■ What you should do:
Please give the data below again in full, exactly as it stands.

■ Information shown:

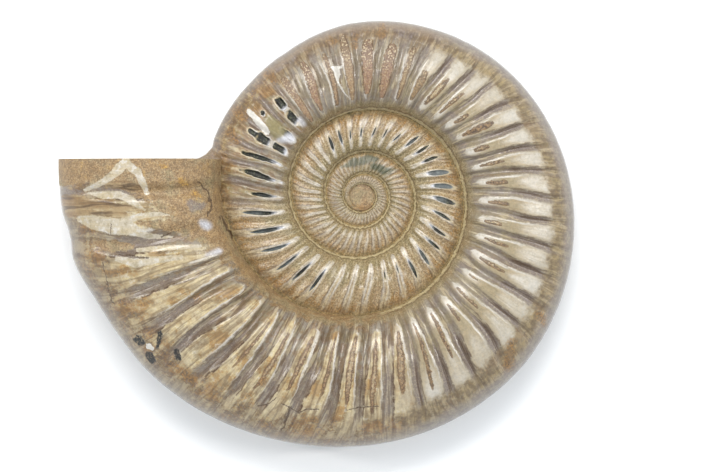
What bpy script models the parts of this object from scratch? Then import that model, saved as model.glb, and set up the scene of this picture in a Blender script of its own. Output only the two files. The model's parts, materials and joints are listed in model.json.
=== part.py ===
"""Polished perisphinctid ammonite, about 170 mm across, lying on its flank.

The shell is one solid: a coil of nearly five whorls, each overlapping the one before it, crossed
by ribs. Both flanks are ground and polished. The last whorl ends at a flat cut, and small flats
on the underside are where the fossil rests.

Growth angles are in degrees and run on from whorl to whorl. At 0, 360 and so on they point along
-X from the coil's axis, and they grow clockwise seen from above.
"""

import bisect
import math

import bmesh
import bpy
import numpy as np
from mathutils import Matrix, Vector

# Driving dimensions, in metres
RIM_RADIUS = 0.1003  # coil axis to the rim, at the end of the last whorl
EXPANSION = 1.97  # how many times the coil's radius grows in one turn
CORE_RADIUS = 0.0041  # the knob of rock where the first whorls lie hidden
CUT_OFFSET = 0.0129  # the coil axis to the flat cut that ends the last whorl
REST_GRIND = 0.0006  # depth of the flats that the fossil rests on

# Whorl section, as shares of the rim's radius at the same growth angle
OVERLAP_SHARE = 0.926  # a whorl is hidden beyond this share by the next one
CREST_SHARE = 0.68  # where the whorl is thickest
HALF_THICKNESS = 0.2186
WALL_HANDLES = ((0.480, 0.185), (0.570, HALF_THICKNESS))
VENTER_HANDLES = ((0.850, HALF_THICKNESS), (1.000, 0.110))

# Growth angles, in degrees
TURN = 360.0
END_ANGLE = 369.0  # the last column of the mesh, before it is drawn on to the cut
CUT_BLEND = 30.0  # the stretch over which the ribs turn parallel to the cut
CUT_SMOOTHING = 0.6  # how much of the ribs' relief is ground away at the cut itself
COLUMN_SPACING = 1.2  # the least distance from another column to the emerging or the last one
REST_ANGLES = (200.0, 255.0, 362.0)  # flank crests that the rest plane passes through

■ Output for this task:
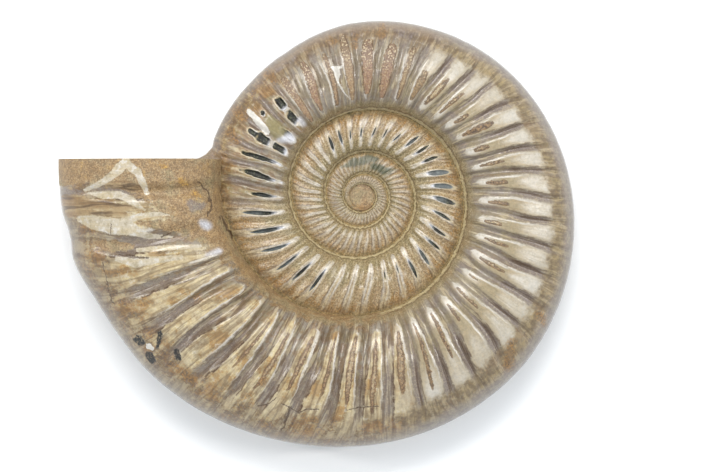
What bpy script models the parts of this object from scratch? Then import that model, saved as model.glb, and set up the scene of this picture in a Blender script of its own. Output only the two files. The model's parts, materials and joints are listed in model.json.
=== part.py ===
"""Polished perisphinctid ammonite, about 170 mm across, lying on its flank.

The shell is one solid: a coil of nearly five whorls, each overlapping the one before it, crossed
by ribs. Both flanks are ground and polished. The last whorl ends at a flat cut, and small flats
on the underside are where the fossil rests.

Growth angles are in degrees and run on from whorl to whorl. At 0, 360 and so on they point along
-X from the coil's axis, and they grow clockwise seen from above.
"""

import bisect
import math

import bmesh
import bpy
import numpy as np
from mathutils import Matrix, Vector

# Driving dimensions, in metres
RIM_RADIUS = 0.1003  # coil axis to the rim, at the end of the last whorl
EXPANSION = 1.97  # how many times the coil's radius grows in one turn
CORE_RADIUS = 0.0041  # the knob of rock where the first whorls lie hidden
CUT_OFFSET = 0.0129  # the coil axis to the flat cut that ends the last whorl
REST_GRIND = 0.0006  # depth of the flats that the fossil rests on

# Whorl section, as shares of the rim's radius at the same growth angle
OVERLAP_SHARE = 0.926  # a whorl is hidden beyond this share by the next one
CREST_SHARE = 0.68  # where the whorl is thickest
HALF_THICKNESS = 0.2186
WALL_HANDLES = ((0.480, 0.185), (0.570, HALF_THICKNESS))
VENTER_HANDLES = ((0.850, HALF_THICKNESS), (1.000, 0.110))

# Growth angles, in degrees
TURN = 360.0
END_ANGLE = 369.0  # the last column of the mesh, before it is drawn on to the cut
CUT_BLEND = 30.0  # the stretch over which the ribs turn parallel to the cut
CUT_SMOOTHING = 0.6  # how much of the ribs' relief is ground away at the cut itself
COLUMN_SPACING = 1.2  # the least distance from another column to the emerging or the last one
REST_ANGLES = (200.0, 255.0, 362.0)  # flank crests that the rest plane passes through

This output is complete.